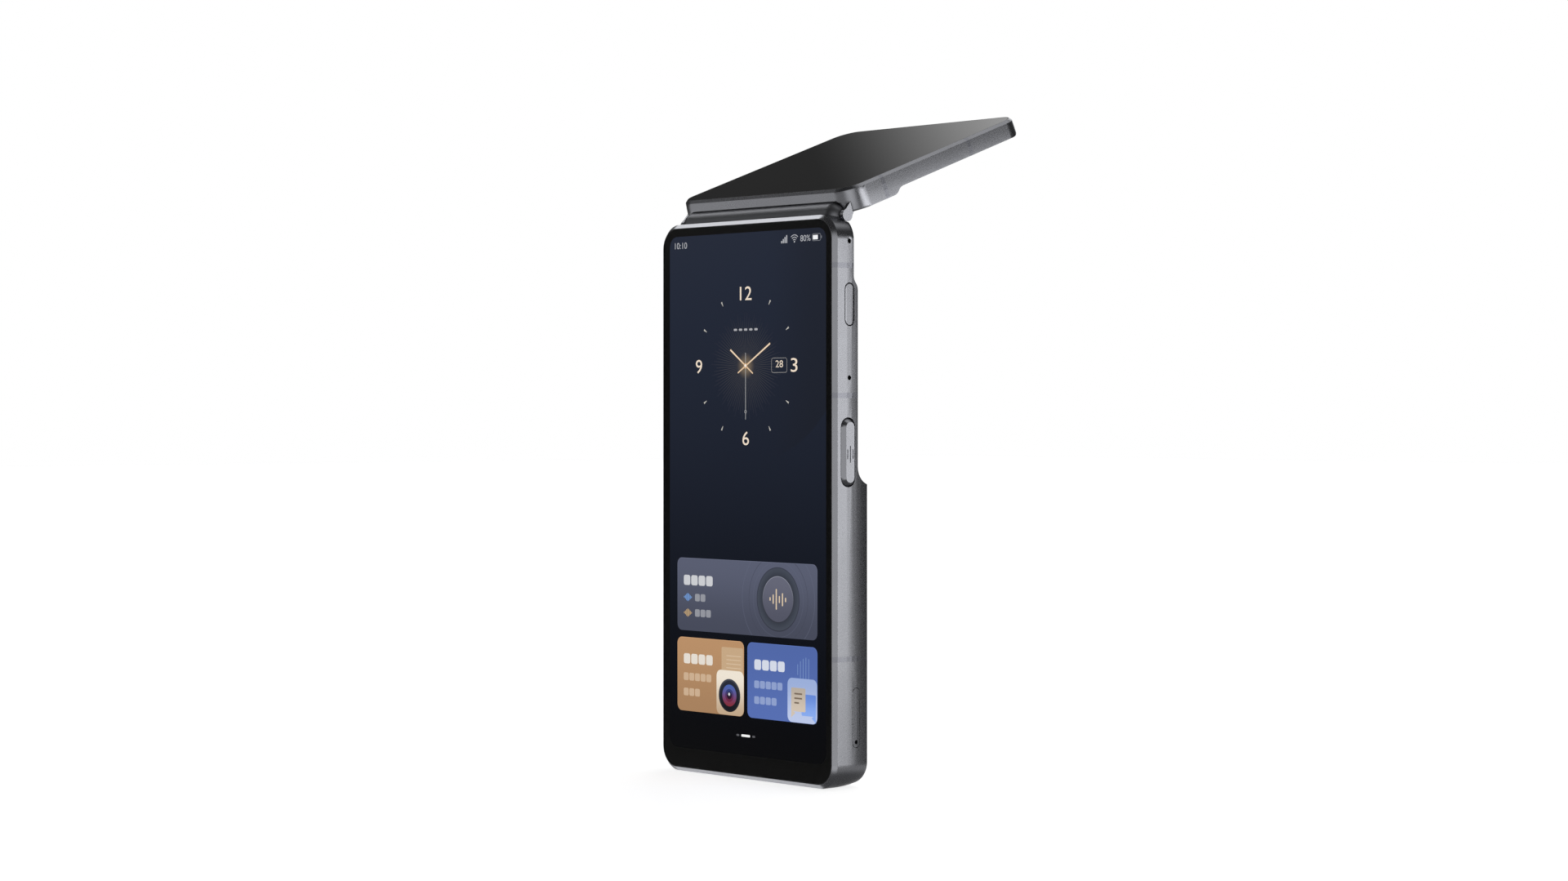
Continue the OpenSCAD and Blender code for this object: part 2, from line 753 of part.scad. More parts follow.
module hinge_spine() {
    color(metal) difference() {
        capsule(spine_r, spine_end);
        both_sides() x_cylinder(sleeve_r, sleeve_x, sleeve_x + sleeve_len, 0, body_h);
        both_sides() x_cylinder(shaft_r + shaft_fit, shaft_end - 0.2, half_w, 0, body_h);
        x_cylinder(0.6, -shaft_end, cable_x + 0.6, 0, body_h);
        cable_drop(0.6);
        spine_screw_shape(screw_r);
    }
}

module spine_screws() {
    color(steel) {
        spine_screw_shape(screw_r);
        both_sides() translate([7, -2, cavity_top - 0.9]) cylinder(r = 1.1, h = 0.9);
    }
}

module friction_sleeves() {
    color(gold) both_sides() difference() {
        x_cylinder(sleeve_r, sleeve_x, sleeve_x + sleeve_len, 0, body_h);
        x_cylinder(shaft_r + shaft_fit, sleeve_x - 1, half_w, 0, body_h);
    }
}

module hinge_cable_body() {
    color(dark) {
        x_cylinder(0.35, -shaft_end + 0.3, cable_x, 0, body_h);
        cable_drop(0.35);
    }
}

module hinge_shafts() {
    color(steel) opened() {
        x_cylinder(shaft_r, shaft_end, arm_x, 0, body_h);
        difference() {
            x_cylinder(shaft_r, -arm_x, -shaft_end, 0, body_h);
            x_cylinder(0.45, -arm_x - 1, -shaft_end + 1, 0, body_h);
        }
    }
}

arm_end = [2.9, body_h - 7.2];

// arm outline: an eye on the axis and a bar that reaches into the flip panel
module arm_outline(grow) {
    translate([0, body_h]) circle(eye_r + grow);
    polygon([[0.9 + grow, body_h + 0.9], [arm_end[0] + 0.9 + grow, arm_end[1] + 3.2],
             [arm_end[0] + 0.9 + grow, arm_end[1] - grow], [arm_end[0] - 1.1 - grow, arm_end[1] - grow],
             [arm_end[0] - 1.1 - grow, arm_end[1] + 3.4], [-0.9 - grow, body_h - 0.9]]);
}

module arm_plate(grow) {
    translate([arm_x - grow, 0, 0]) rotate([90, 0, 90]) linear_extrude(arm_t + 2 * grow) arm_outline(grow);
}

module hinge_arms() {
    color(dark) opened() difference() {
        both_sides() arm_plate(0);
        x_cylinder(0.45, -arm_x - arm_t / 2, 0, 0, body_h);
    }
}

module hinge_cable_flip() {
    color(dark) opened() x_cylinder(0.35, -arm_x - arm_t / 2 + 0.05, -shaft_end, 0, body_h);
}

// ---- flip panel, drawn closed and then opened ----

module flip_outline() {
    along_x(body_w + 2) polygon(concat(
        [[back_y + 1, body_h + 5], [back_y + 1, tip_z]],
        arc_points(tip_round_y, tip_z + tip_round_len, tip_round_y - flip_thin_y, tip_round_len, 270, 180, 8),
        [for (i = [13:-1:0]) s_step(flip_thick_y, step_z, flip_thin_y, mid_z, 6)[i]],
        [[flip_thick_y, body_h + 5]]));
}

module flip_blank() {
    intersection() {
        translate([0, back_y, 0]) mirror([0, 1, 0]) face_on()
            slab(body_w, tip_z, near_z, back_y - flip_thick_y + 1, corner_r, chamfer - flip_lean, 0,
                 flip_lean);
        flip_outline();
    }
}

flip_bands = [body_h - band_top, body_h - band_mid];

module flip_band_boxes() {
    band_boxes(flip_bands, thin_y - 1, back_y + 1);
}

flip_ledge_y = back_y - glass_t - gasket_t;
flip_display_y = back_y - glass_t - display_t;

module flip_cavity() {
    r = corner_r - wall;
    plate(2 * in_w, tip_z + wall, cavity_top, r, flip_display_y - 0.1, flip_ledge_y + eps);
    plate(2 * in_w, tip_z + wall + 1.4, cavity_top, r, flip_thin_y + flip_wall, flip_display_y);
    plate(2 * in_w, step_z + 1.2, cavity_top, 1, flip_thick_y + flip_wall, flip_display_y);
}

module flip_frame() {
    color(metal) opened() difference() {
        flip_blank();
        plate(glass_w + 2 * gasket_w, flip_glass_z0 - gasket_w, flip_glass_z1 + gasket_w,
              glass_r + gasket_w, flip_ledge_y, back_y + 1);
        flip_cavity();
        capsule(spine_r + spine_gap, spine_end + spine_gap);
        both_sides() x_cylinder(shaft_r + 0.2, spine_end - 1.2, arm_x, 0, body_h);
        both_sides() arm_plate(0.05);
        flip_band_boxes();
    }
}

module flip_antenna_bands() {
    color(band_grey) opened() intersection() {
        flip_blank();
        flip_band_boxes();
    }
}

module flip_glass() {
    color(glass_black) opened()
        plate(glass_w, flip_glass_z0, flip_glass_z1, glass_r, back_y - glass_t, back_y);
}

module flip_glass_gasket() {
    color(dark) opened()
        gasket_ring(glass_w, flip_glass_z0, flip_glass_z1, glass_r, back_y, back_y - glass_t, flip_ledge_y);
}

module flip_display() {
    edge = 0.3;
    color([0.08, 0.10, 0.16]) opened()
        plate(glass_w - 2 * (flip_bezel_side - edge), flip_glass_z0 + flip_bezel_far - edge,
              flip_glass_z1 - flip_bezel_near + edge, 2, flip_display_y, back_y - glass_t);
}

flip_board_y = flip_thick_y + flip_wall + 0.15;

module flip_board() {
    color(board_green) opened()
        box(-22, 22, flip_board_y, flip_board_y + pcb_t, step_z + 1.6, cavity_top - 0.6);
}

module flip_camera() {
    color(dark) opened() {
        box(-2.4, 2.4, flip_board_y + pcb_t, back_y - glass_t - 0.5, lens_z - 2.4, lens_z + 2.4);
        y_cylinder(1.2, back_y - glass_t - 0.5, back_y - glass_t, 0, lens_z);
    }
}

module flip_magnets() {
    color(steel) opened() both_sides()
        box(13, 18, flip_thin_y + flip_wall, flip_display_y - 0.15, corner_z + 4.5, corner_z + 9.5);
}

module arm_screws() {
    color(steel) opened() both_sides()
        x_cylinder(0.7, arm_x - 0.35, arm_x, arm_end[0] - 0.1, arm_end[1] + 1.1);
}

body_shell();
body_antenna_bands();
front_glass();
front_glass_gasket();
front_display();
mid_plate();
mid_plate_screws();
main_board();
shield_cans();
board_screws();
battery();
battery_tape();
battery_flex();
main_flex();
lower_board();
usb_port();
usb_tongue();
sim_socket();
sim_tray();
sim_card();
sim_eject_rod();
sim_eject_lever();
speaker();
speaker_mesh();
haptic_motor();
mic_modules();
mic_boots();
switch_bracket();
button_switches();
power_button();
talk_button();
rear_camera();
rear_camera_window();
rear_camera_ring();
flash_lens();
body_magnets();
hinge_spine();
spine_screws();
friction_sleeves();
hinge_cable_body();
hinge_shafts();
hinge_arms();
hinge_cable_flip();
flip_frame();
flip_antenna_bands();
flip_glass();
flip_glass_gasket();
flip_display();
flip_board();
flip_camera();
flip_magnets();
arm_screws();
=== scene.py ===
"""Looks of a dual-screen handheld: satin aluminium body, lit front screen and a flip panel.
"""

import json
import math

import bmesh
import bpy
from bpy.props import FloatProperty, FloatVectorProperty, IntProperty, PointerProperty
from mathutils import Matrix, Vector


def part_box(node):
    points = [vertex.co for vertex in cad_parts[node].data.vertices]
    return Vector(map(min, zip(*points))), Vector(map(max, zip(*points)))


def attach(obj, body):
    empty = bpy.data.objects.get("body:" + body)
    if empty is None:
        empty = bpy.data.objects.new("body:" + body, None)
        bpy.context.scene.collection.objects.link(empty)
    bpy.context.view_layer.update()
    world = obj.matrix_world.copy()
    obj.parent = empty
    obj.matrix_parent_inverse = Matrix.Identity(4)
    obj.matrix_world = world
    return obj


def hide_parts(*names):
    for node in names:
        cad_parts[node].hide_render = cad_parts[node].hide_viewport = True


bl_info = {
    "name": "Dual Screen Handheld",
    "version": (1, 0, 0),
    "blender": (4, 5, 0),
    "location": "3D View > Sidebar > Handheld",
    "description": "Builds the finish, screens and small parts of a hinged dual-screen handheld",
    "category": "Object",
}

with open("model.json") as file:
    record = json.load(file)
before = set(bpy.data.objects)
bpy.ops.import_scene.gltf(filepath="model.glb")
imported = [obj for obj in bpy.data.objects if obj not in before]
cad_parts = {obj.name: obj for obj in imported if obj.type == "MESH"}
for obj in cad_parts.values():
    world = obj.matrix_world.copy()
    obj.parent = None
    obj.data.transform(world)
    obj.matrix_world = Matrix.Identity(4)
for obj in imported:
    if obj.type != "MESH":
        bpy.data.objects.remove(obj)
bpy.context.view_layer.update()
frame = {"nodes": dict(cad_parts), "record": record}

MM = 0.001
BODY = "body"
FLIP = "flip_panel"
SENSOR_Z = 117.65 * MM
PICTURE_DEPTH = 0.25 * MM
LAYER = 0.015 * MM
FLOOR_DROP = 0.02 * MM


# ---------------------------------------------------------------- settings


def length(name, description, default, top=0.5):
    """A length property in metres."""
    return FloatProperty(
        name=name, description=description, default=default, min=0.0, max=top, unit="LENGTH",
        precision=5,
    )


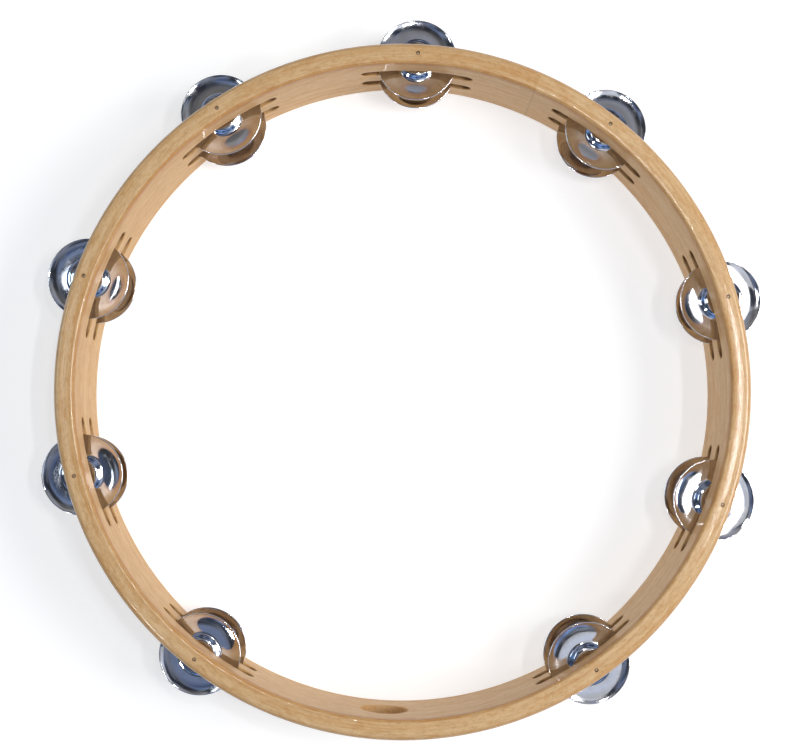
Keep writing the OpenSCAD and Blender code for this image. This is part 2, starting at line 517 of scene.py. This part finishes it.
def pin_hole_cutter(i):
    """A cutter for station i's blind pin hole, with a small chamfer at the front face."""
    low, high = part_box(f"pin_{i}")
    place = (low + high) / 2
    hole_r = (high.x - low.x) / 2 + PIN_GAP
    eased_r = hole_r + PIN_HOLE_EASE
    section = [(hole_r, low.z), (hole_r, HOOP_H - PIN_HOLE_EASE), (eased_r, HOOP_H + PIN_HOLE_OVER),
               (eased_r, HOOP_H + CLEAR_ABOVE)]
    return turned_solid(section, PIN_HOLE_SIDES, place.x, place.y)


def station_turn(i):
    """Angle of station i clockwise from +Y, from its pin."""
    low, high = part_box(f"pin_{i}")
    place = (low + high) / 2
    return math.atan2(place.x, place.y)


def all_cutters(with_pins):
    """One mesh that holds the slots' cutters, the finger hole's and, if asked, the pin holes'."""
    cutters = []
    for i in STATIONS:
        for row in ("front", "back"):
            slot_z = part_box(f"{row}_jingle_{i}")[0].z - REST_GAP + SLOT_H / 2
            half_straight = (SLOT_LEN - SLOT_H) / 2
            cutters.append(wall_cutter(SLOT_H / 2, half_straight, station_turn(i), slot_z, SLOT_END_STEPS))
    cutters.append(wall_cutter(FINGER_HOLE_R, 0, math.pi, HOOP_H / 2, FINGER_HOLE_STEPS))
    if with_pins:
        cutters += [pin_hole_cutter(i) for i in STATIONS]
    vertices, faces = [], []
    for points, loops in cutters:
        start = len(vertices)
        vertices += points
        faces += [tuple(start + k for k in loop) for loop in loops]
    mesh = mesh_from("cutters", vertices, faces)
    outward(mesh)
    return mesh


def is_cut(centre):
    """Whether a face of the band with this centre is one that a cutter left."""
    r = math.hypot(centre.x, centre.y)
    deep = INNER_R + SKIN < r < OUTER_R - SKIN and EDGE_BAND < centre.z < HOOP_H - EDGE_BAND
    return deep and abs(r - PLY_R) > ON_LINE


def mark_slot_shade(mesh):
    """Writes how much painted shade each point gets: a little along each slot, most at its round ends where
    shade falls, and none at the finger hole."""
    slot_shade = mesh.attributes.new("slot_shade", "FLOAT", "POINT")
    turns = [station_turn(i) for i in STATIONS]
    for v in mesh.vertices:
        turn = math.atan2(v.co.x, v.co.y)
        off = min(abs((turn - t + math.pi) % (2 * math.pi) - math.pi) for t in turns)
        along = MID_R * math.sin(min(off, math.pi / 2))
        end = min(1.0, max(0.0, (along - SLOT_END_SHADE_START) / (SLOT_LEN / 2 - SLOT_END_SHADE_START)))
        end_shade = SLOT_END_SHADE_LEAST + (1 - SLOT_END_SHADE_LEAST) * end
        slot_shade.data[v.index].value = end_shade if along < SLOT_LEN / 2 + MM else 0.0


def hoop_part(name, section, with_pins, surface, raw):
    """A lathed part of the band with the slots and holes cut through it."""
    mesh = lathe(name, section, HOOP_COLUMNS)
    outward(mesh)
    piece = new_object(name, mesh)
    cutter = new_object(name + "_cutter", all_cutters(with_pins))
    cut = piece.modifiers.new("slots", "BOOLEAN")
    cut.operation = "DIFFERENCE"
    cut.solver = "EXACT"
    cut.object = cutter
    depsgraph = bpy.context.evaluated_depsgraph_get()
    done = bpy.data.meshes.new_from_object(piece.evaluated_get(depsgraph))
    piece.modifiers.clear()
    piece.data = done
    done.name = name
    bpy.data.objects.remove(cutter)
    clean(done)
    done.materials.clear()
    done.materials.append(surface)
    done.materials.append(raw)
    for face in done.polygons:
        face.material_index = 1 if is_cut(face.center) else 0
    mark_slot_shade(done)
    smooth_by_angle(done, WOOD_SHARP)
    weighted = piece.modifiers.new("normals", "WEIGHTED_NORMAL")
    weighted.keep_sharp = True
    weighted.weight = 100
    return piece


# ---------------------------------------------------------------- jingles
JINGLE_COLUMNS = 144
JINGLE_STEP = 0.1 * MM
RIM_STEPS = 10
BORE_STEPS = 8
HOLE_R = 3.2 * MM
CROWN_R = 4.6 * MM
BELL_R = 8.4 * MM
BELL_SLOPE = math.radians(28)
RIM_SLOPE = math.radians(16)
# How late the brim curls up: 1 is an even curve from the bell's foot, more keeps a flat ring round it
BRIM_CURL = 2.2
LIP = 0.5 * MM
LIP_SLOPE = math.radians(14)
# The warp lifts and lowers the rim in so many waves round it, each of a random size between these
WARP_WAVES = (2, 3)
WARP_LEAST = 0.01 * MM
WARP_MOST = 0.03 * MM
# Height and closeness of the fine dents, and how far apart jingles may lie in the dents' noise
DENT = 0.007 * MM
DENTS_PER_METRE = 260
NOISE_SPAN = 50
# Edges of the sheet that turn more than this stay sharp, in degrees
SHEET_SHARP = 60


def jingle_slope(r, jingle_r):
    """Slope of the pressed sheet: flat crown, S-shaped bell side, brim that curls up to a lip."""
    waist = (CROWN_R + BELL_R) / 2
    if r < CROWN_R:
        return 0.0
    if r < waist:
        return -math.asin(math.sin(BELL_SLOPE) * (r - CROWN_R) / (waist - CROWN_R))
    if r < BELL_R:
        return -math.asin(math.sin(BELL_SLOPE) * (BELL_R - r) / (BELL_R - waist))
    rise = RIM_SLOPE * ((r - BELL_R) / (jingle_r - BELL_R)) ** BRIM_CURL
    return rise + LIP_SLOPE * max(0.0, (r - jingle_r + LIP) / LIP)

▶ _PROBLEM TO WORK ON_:
Your task is to output exactly the lines from the one with "Keep writing the" through the one with "return turned_solid(section, PIN_HOLE_SIDES, place.x, place.y)", counting both ends.

▶ _CORRECT RESPONSE_:
Keep writing the OpenSCAD and Blender code for this image. This is part 2, starting at line 517 of scene.py. This part finishes it.
def pin_hole_cutter(i):
    """A cutter for station i's blind pin hole, with a small chamfer at the front face."""
    low, high = part_box(f"pin_{i}")
    place = (low + high) / 2
    hole_r = (high.x - low.x) / 2 + PIN_GAP
    eased_r = hole_r + PIN_HOLE_EASE
    section = [(hole_r, low.z), (hole_r, HOOP_H - PIN_HOLE_EASE), (eased_r, HOOP_H + PIN_HOLE_OVER),
               (eased_r, HOOP_H + CLEAR_ABOVE)]
    return turned_solid(section, PIN_HOLE_SIDES, place.x, place.y)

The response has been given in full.